The addition of the bike lane included a new traffic pattern, designed in part to reduce car speeds by cutting the number of lanes from three to two along this edge of Brooklyn's iconic Prospect Park. The slowing effect seems to have worked according to DOT statistics. Before the bike lane, three out of four cars broke the speed limit. Now, the DOT reports, just one sixth of cars top 30 m.p.h.
What's especially interesting—and a little unexpected—is the impact on total usage. Commuter volume on the street has increased in both morning and afternoon rush hours. In the morning, there are both more cyclist commuters and more car commuters, though in the afternoon car commuting has dropped while bike commuting has spiked enough to compensate on the one way boulevard. Travel times along the route and nearby avenues are mixed; some nearby streets are now faster than before and some slower depending on time of day. Overall though, the DOT data show motor vehicle traffic has not been negatively affected while biking has increased dramatically.

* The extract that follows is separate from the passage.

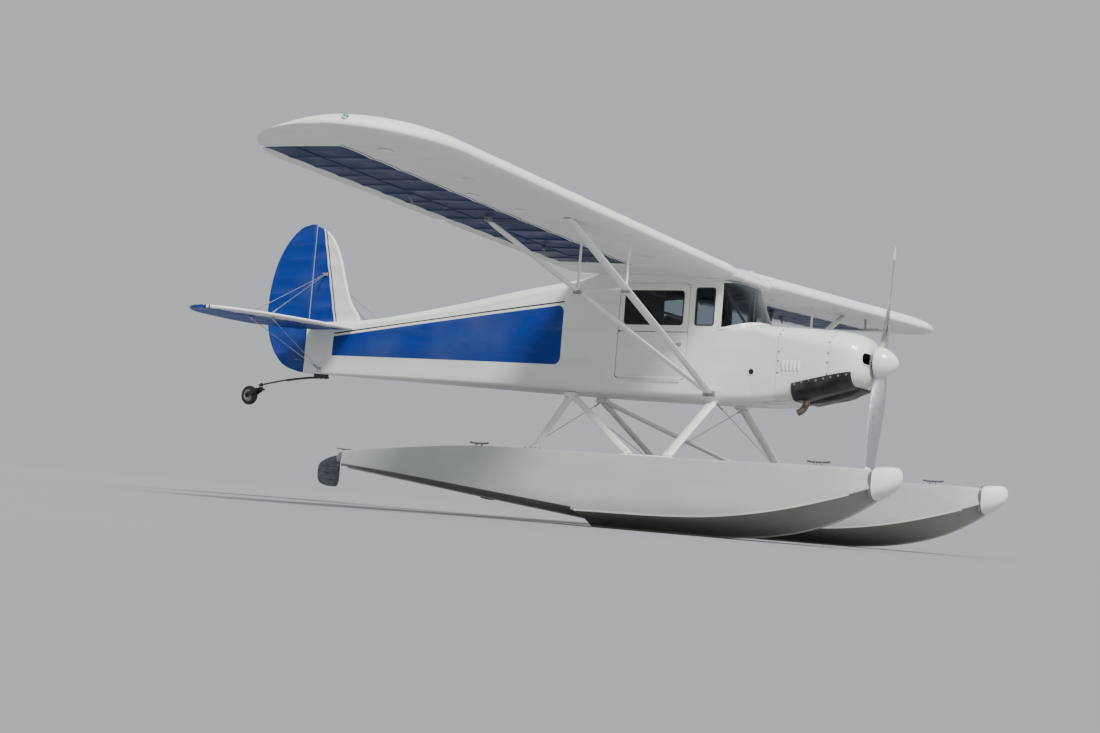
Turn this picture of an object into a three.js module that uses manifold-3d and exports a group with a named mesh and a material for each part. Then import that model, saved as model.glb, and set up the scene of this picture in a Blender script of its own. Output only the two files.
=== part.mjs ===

See a power point slideshow of the full findings here.
Tuesday, December 07, 2010
Read the full survey here.
The two-way protected bike lane along Brooklyn's Prospect Park West has drawn controversy since before it was built. The lane was heavily favored by the local community board, which asked the NYC DOT to come up with a plan to slow traffic along the historic Olmstead-designed park, where more than half of all drivers routinely broke the speed limit.
Marty Markowitz, the Brooklyn Borough President, wrote letters, led protests, and otherwise, vocally objected to the bike lane. The lane, it was believed, would inevitably cause congestion, would change the historic nature of the boulevard -- and cyclists could be perfectly well served by the a ride through the park (though only in one direction).
But the DOT installed the lane anyway, and this fall announced its results: speeding had been reduced dramatically, and bike riding on the sidewalk -- something once done by nearly half of all cyclists -- had dwindled to almost nothing.
But unlike in other street-use battles, which tend to die down over time, after users get used to the new street design, the normally voluble Markowitz has remained voluble, if anything stepping up his criticism. And some residents of Prospect Park West, which borders the park have continued their loud protest.
Meantime cyclists have been equally fierce in defending the lane, extolling the safe new path to get to work or around Park Slope.
Into this roil comes City Councilmember Brad Lander, who surveyed three thousand Brooklyn residents, and found that along Prospect Park West, residents are evenly split about the lane. But go a block away, and continue on, and there's overwhelming support: By a margin of three to one, Park Slope residents believe in keeping the lane.